Christophe Buschmann, commissionnaire de la CNPD

Il existe une différence entre les grandes entreprises et les PME en ce qui concerne la mise en conformité. Une tolérance sera-t-elle appliquée pour les plus petites structures ou les critères sont-ils les mêmes pour tous?

«Dans l’hypothèse qu’une petite entreprise expose moins ses clients au risque de fuite de leurs données personnelles, cette réalité est bien évidemment prise en compte. À l’inverse, plus une entreprise traite avec des données à risque ou en grande quantité, plus haut sera notre niveau d’attente par rapport aux mesures implémentées. Il faut aussi comprendre que la conformité est un travail en continu qui ne s’arrête jamais.
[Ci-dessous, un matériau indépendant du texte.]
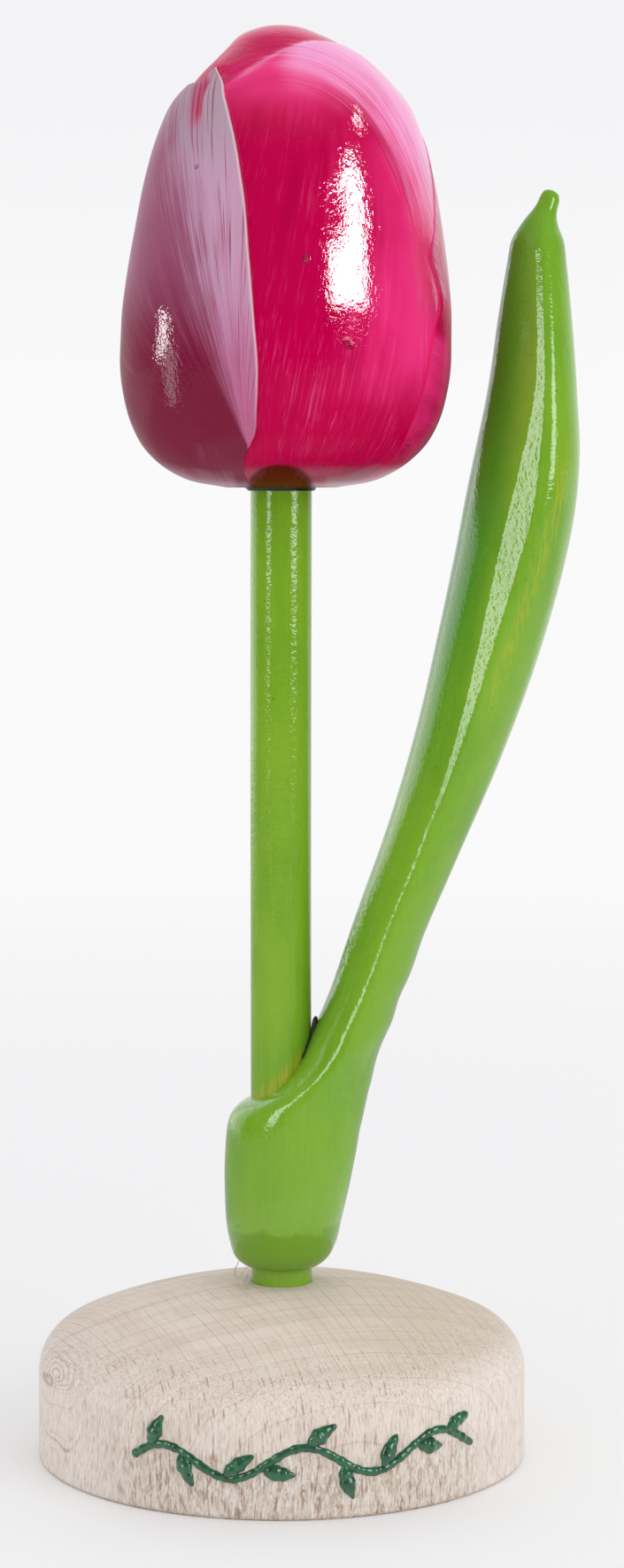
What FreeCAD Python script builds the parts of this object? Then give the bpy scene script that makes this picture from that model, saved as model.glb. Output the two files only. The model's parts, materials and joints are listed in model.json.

La question est plutôt de savoir si les entreprises se situent à un niveau suffisant ou non. Tout n’est donc pas noir ou blanc.

Au vu de ce que nous venez de dire, quels sont les grands cas de figure auxquels vous pensez être confronté dans les semaines et mois à venir?

«Nous avons listé cinq types de situations, allant de l’entreprise ‘parfaitement conforme’ à celle qui ‘espère ne pas être contrôlée’ en passant par celle qui ‘est concernée, mais pas prête’. À chaque fois, nous émettons des recommandations, comme le partage d’expérience des plus avancées ou le fait d’être honnête sur ce que chaque entreprise peut assurer, car la conformité ne s’achète pas aussi facilement que certains l’affirment. Je pense qu’une bonne partie des entreprises au Luxembourg se situe dans la catégorie ‘je suis dans une démarche, mais probablement pas prêt’. Dans ce cas de figure, je recommande d’éviter de rester bloqué sur des détails si l’entreprise a des choses plus importantes à régler avant.

Au final, quel conseil donneriez-vous à ces entreprises en cours d’implémentation?

«Qu’elles se laissent guider par l’esprit, les concepts de base du RGPD, à savoir la transparence, le contrôle sur les données et non par la crainte de sanction. Donc bien comprendre l’idée de base du texte et suivre cette idée plutôt que d’entamer des démarches dans le seul but d’éviter les mises à l’amende. Nous lancerons d’ailleurs une campagne de sensibilisation dans les prochaines semaines pour aborder cette question.»